▶ **Written task**
Each line holding the word "some" counts once; give the total and nothing more.

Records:
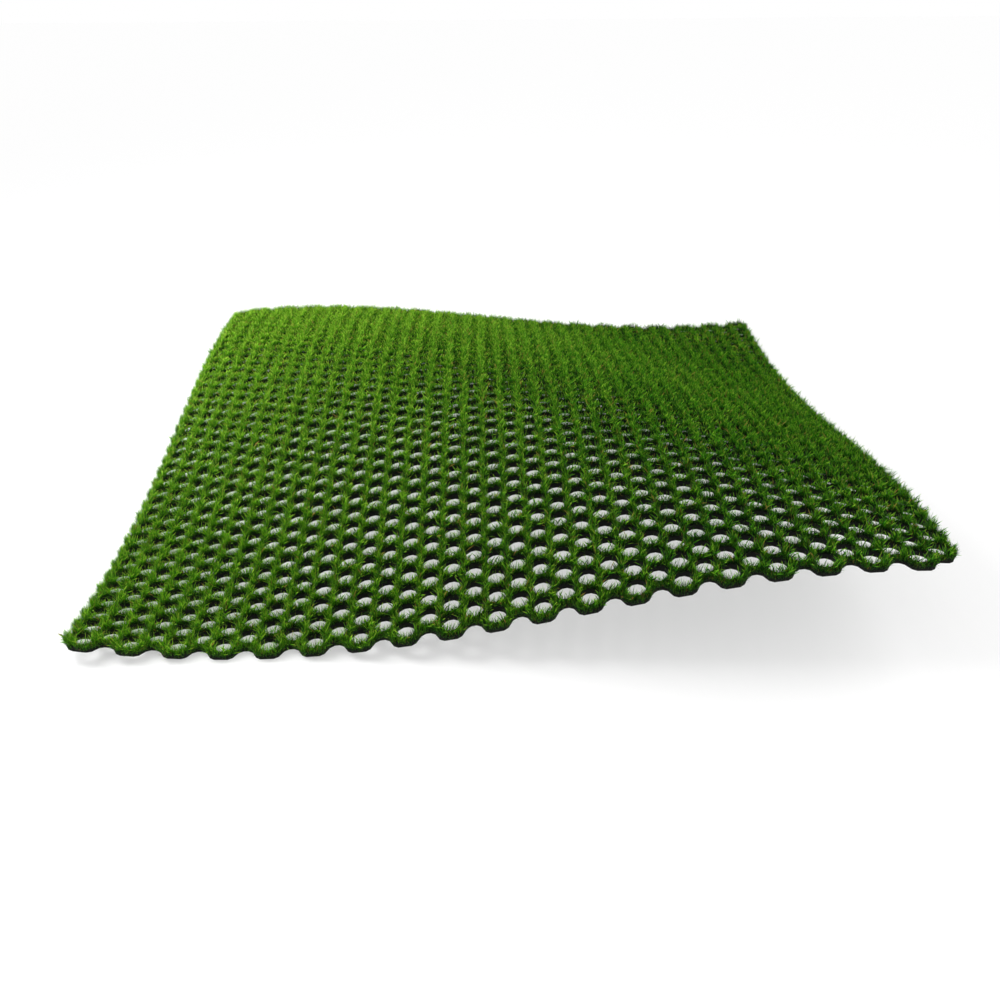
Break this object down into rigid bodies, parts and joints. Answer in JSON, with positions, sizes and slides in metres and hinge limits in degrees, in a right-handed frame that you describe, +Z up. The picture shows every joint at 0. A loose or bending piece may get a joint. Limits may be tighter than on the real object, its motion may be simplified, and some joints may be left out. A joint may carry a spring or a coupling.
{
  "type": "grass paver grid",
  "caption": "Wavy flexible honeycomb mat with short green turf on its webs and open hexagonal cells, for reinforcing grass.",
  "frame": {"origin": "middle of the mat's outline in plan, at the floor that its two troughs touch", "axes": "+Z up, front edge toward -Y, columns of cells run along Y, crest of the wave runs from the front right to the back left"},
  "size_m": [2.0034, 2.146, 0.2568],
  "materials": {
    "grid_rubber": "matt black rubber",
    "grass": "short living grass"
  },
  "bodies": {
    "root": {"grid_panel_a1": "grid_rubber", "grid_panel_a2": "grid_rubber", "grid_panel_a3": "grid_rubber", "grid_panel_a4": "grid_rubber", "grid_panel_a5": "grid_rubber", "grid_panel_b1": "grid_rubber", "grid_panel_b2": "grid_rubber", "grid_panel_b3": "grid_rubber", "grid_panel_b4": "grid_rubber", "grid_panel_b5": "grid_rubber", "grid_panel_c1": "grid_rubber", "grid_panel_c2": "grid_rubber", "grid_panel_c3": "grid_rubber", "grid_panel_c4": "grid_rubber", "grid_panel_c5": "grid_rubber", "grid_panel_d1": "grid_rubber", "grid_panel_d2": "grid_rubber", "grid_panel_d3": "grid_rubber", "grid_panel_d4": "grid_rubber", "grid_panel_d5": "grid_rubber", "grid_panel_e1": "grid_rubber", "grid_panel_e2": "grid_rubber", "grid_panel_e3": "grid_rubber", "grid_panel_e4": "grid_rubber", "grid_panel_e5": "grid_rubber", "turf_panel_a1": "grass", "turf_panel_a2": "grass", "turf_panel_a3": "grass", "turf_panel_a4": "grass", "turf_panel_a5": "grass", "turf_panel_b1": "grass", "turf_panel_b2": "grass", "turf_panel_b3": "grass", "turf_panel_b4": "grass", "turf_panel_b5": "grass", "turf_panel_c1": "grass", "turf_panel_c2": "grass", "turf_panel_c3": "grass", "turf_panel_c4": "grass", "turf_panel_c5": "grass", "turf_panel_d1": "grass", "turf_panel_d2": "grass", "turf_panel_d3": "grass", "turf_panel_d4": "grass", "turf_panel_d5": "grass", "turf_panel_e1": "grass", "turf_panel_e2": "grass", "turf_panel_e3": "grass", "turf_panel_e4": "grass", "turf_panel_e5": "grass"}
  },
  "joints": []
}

* * *

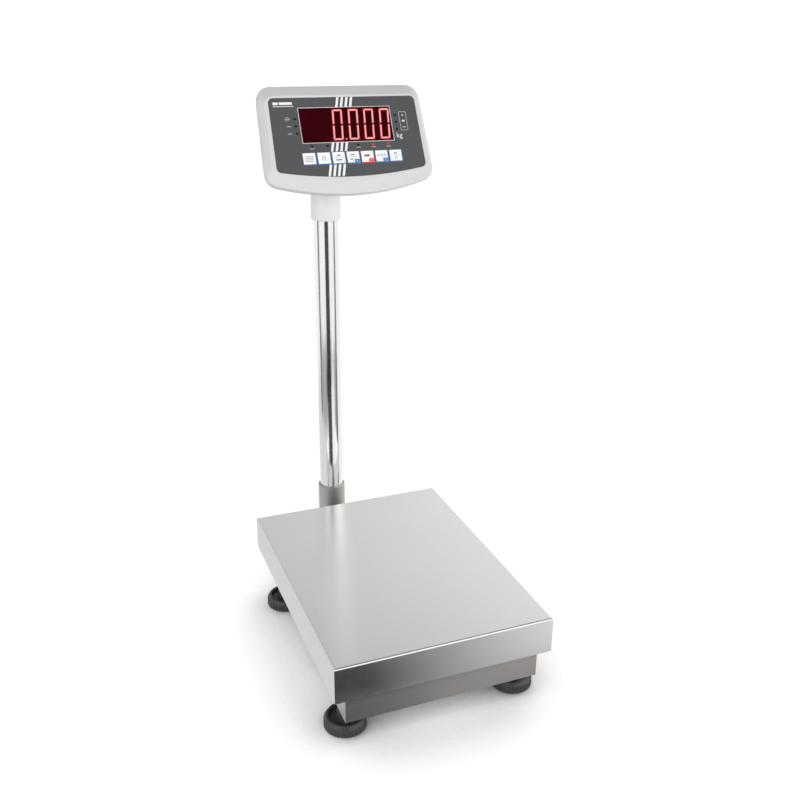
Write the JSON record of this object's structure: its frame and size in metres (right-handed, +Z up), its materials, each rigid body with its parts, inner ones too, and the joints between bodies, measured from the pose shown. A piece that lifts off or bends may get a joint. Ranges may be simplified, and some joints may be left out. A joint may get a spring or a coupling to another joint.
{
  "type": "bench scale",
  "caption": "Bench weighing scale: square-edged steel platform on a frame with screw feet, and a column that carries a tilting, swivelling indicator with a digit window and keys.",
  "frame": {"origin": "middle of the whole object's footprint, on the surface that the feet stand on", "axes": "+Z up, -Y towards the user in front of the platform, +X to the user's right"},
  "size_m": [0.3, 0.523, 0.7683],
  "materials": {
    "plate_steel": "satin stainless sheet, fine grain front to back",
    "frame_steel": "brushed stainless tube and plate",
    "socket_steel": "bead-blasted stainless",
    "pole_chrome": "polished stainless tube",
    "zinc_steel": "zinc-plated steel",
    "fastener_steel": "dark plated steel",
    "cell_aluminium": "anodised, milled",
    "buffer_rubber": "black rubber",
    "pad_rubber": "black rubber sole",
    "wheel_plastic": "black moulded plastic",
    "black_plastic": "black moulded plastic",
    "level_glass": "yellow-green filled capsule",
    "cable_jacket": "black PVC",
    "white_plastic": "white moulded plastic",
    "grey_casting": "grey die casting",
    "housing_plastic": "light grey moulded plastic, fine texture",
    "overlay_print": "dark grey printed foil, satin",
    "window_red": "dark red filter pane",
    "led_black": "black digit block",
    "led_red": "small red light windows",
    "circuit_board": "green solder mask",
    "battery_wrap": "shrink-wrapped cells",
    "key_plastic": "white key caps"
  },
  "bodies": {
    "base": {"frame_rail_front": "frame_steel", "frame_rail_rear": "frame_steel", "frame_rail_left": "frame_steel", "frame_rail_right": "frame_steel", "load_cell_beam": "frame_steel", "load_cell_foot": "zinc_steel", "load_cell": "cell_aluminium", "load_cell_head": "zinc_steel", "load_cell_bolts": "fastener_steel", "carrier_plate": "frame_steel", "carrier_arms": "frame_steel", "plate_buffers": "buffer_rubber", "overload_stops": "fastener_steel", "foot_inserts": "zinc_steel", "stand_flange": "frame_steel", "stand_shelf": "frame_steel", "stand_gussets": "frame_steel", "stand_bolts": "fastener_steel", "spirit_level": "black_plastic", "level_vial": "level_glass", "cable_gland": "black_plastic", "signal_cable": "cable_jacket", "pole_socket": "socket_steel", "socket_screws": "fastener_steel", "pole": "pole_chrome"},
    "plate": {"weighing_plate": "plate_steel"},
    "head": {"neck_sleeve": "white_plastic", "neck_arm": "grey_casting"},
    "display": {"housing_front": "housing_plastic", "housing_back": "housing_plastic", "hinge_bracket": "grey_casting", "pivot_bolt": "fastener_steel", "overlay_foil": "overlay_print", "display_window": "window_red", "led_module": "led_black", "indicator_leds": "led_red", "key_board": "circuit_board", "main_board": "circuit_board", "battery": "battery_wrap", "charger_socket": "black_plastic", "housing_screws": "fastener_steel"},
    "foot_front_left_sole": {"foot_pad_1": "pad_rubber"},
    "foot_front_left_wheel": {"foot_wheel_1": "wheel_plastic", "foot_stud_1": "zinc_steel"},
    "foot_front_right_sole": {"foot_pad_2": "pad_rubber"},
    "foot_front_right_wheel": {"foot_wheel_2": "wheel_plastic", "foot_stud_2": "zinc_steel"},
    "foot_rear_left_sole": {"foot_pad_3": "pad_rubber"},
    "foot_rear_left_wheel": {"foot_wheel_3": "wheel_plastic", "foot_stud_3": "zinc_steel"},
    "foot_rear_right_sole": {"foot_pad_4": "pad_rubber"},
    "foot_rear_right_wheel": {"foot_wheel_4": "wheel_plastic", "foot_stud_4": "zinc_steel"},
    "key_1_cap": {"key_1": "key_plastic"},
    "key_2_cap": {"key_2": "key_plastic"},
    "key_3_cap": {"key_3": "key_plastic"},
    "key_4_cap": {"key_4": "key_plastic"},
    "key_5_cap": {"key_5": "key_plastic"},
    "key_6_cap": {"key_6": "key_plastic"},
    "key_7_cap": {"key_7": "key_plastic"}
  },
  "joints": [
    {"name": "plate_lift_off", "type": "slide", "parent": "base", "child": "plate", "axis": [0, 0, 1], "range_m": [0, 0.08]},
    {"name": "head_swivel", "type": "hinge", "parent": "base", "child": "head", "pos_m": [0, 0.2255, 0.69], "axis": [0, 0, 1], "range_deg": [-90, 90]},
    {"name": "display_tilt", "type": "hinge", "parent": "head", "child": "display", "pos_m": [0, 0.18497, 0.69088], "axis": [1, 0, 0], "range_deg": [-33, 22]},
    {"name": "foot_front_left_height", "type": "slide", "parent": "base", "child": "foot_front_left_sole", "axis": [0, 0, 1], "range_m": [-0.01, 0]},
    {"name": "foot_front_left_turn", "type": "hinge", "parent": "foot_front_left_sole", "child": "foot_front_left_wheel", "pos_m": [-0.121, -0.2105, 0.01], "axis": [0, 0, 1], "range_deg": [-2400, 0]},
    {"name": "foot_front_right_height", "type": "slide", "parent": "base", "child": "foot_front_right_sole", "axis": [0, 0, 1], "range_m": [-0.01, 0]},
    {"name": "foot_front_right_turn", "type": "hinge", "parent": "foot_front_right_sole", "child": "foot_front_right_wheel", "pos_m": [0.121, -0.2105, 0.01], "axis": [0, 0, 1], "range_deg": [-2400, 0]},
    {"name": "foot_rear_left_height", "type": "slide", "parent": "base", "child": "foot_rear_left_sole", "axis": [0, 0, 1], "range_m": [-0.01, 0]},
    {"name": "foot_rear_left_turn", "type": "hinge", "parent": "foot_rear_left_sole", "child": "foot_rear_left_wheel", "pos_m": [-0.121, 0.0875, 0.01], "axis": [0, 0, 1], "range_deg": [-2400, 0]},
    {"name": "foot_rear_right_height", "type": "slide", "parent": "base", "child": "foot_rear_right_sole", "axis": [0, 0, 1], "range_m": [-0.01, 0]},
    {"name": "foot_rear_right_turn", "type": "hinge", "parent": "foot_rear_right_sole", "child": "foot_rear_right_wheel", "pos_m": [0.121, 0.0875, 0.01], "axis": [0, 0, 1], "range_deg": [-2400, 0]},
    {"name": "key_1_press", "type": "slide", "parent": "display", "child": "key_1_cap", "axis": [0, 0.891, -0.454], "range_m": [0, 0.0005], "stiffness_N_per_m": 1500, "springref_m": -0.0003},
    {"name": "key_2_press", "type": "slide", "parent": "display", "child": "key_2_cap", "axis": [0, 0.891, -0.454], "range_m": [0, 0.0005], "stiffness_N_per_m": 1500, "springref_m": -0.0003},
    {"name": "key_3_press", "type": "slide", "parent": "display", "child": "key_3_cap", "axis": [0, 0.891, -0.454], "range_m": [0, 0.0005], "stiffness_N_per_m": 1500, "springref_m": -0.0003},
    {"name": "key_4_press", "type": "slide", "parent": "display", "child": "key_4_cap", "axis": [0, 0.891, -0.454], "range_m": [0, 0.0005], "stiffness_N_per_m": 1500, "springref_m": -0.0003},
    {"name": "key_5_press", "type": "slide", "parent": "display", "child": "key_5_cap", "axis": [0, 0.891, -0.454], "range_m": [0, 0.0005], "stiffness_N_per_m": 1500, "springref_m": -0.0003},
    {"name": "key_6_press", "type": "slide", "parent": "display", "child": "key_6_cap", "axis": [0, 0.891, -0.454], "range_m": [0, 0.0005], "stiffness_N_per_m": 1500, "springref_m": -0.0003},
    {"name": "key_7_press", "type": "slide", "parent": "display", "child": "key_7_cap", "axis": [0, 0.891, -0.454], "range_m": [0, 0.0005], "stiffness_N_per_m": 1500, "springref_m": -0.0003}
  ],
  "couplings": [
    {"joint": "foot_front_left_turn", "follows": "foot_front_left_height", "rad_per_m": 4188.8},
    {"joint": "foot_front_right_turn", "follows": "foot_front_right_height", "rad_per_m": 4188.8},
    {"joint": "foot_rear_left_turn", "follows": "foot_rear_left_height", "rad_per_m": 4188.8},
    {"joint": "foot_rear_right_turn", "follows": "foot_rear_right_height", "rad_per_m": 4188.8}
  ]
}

▶ **The reply**
2